- [Short exercise]:
Write out the complete material exactly as it stands.

+ + + + + + +

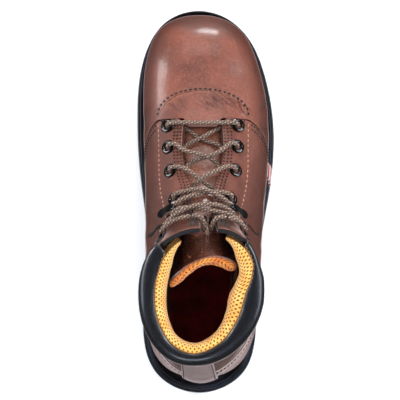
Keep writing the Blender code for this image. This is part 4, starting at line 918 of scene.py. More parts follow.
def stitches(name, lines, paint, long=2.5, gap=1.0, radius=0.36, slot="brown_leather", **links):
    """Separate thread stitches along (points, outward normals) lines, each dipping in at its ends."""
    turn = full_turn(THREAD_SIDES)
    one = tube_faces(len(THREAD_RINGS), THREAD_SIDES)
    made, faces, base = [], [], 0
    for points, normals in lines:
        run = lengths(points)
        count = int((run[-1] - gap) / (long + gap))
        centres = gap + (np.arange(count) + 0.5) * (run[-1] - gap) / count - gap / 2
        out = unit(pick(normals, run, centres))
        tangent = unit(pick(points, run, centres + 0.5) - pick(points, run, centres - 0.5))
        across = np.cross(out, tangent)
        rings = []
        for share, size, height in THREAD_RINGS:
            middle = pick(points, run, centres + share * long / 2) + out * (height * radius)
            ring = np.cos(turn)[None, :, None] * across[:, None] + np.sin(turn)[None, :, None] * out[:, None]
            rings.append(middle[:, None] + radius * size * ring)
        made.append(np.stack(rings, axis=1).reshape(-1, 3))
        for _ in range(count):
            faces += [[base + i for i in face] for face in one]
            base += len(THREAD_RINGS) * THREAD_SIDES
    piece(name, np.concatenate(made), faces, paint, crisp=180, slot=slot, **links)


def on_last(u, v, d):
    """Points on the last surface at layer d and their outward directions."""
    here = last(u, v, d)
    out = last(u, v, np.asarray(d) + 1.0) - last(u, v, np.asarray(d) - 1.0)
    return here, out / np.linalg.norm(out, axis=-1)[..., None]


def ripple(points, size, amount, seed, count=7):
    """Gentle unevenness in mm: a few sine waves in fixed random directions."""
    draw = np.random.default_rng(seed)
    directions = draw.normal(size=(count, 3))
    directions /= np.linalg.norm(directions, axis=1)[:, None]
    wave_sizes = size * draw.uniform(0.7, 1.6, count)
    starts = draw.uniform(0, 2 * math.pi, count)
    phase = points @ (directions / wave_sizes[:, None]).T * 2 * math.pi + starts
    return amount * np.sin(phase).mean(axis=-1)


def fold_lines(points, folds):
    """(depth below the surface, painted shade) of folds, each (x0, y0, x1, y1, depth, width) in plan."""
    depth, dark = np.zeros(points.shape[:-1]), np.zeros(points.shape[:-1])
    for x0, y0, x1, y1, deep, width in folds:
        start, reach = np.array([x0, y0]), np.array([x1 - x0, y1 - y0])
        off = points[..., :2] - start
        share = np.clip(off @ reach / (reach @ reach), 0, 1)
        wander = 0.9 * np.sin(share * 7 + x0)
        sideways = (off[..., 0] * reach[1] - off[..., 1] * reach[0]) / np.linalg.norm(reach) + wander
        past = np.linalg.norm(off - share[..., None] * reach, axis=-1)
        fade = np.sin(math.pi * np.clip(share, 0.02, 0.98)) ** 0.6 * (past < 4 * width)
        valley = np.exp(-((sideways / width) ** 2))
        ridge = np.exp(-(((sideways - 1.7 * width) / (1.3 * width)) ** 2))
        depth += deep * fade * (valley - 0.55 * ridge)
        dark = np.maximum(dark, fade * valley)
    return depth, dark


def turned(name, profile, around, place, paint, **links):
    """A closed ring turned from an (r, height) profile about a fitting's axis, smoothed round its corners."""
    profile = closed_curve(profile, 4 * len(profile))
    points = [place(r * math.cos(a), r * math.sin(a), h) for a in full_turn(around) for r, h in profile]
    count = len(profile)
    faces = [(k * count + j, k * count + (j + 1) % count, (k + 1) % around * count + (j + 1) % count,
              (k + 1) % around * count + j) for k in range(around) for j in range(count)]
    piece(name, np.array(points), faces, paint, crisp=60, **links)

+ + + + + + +

- [Task result]:
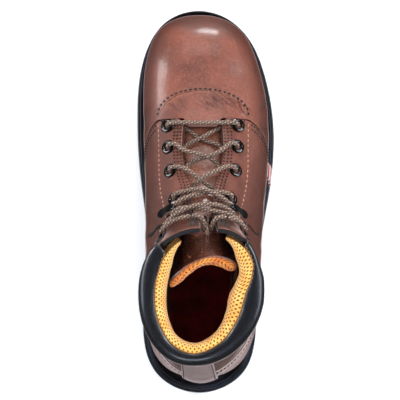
Keep writing the Blender code for this image. This is part 4, starting at line 918 of scene.py. More parts follow.
def stitches(name, lines, paint, long=2.5, gap=1.0, radius=0.36, slot="brown_leather", **links):
    """Separate thread stitches along (points, outward normals) lines, each dipping in at its ends."""
    turn = full_turn(THREAD_SIDES)
    one = tube_faces(len(THREAD_RINGS), THREAD_SIDES)
    made, faces, base = [], [], 0
    for points, normals in lines:
        run = lengths(points)
        count = int((run[-1] - gap) / (long + gap))
        centres = gap + (np.arange(count) + 0.5) * (run[-1] - gap) / count - gap / 2
        out = unit(pick(normals, run, centres))
        tangent = unit(pick(points, run, centres + 0.5) - pick(points, run, centres - 0.5))
        across = np.cross(out, tangent)
        rings = []
        for share, size, height in THREAD_RINGS:
            middle = pick(points, run, centres + share * long / 2) + out * (height * radius)
            ring = np.cos(turn)[None, :, None] * across[:, None] + np.sin(turn)[None, :, None] * out[:, None]
            rings.append(middle[:, None] + radius * size * ring)
        made.append(np.stack(rings, axis=1).reshape(-1, 3))
        for _ in range(count):
            faces += [[base + i for i in face] for face in one]
            base += len(THREAD_RINGS) * THREAD_SIDES
    piece(name, np.concatenate(made), faces, paint, crisp=180, slot=slot, **links)


def on_last(u, v, d):
    """Points on the last surface at layer d and their outward directions."""
    here = last(u, v, d)
    out = last(u, v, np.asarray(d) + 1.0) - last(u, v, np.asarray(d) - 1.0)
    return here, out / np.linalg.norm(out, axis=-1)[..., None]


def ripple(points, size, amount, seed, count=7):
    """Gentle unevenness in mm: a few sine waves in fixed random directions."""
    draw = np.random.default_rng(seed)
    directions = draw.normal(size=(count, 3))
    directions /= np.linalg.norm(directions, axis=1)[:, None]
    wave_sizes = size * draw.uniform(0.7, 1.6, count)
    starts = draw.uniform(0, 2 * math.pi, count)
    phase = points @ (directions / wave_sizes[:, None]).T * 2 * math.pi + starts
    return amount * np.sin(phase).mean(axis=-1)


def fold_lines(points, folds):
    """(depth below the surface, painted shade) of folds, each (x0, y0, x1, y1, depth, width) in plan."""
    depth, dark = np.zeros(points.shape[:-1]), np.zeros(points.shape[:-1])
    for x0, y0, x1, y1, deep, width in folds:
        start, reach = np.array([x0, y0]), np.array([x1 - x0, y1 - y0])
        off = points[..., :2] - start
        share = np.clip(off @ reach / (reach @ reach), 0, 1)
        wander = 0.9 * np.sin(share * 7 + x0)
        sideways = (off[..., 0] * reach[1] - off[..., 1] * reach[0]) / np.linalg.norm(reach) + wander
        past = np.linalg.norm(off - share[..., None] * reach, axis=-1)
        fade = np.sin(math.pi * np.clip(share, 0.02, 0.98)) ** 0.6 * (past < 4 * width)
        valley = np.exp(-((sideways / width) ** 2))
        ridge = np.exp(-(((sideways - 1.7 * width) / (1.3 * width)) ** 2))
        depth += deep * fade * (valley - 0.55 * ridge)
        dark = np.maximum(dark, fade * valley)
    return depth, dark


def turned(name, profile, around, place, paint, **links):
    """A closed ring turned from an (r, height) profile about a fitting's axis, smoothed round its corners."""
    profile = closed_curve(profile, 4 * len(profile))
    points = [place(r * math.cos(a), r * math.sin(a), h) for a in full_turn(around) for r, h in profile]
    count = len(profile)
    faces = [(k * count + j, k * count + (j + 1) % count, (k + 1) % around * count + (j + 1) % count,
              (k + 1) % around * count + j) for k in range(around) for j in range(count)]
    piece(name, np.array(points), faces, paint, crisp=60, **links)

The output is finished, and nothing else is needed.